_Exercise brief_: Count the lines containing "Blender" in the entries underneath, and state that count without anything else.

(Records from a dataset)
....

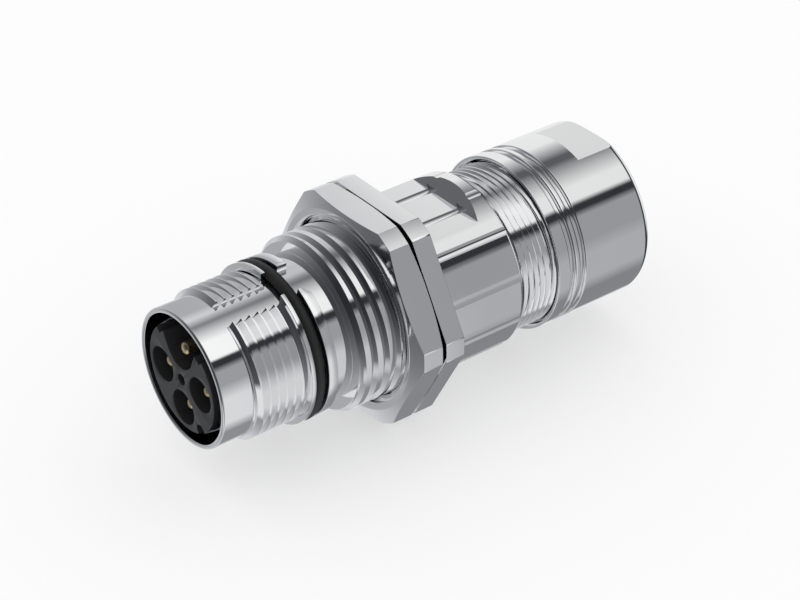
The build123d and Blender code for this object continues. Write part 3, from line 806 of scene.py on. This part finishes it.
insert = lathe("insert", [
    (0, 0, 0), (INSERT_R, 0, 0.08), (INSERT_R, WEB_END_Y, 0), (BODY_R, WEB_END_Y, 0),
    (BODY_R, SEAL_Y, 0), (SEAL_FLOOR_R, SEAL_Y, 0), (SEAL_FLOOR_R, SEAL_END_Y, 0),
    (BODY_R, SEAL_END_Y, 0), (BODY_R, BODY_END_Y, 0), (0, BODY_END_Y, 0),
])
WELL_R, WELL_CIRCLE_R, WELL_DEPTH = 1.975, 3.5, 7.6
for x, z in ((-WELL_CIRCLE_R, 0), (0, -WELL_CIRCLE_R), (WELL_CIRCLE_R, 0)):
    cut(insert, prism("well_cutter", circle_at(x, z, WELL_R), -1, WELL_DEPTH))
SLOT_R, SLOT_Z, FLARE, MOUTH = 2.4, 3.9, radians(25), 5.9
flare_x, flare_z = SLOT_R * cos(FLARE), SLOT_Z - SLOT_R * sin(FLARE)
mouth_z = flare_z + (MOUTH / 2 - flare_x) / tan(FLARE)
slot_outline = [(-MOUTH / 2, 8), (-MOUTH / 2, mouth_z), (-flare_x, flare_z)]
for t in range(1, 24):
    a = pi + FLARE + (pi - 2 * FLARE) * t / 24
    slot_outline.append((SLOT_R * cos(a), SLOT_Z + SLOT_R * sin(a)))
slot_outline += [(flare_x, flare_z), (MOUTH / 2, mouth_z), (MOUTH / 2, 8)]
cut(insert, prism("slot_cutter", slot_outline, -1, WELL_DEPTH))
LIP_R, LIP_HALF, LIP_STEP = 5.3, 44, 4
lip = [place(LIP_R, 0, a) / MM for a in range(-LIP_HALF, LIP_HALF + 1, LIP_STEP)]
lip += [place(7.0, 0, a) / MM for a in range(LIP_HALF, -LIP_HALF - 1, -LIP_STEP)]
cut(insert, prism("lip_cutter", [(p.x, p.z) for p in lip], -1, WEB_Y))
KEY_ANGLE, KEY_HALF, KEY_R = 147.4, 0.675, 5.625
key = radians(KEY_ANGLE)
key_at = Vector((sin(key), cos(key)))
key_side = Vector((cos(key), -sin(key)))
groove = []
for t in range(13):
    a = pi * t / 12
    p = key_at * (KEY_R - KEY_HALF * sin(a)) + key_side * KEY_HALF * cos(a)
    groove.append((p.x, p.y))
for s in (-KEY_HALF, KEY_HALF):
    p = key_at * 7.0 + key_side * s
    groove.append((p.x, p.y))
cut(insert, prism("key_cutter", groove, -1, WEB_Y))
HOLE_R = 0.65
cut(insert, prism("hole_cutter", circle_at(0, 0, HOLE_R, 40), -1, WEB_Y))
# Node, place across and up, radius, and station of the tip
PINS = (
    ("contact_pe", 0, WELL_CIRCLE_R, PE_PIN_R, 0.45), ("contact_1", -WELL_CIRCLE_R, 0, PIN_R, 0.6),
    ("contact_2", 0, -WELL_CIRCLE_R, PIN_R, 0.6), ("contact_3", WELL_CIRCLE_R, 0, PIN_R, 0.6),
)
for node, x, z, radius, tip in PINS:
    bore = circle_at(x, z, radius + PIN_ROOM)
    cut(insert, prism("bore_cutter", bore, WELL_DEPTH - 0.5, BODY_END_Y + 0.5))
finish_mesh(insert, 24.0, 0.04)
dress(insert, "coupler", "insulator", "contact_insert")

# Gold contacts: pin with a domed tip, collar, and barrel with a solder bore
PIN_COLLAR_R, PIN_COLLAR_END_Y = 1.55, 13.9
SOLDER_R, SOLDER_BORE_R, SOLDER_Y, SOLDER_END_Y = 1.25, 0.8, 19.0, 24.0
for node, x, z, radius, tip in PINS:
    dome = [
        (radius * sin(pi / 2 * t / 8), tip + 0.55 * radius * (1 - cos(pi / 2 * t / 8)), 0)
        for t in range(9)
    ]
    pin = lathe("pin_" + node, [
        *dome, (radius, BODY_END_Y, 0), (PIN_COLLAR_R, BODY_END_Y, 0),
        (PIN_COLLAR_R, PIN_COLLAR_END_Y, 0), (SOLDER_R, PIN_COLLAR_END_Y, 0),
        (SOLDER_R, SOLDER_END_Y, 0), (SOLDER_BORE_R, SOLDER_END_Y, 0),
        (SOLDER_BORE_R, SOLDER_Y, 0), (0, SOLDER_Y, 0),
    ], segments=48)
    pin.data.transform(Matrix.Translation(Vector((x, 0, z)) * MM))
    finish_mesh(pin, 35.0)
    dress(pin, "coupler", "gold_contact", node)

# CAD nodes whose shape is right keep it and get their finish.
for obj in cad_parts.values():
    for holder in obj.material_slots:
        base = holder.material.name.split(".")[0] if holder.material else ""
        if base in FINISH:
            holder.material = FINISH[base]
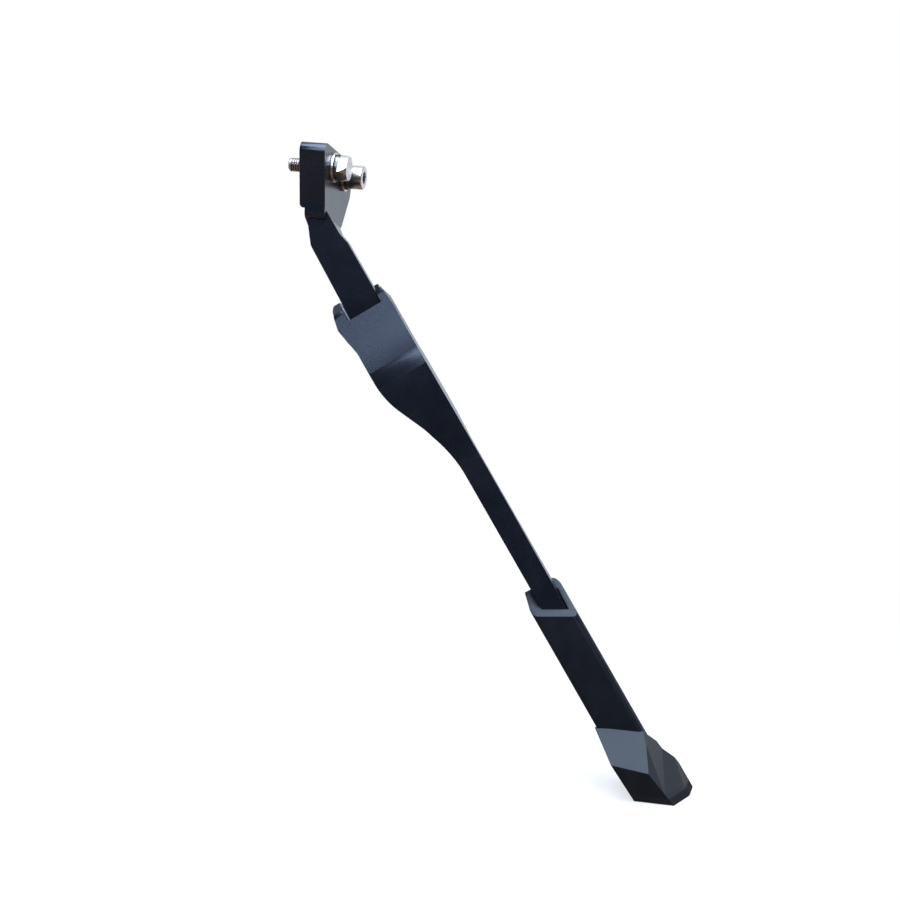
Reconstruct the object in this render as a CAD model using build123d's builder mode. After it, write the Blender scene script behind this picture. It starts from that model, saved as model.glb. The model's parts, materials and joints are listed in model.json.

....

_Answer for the task_: 2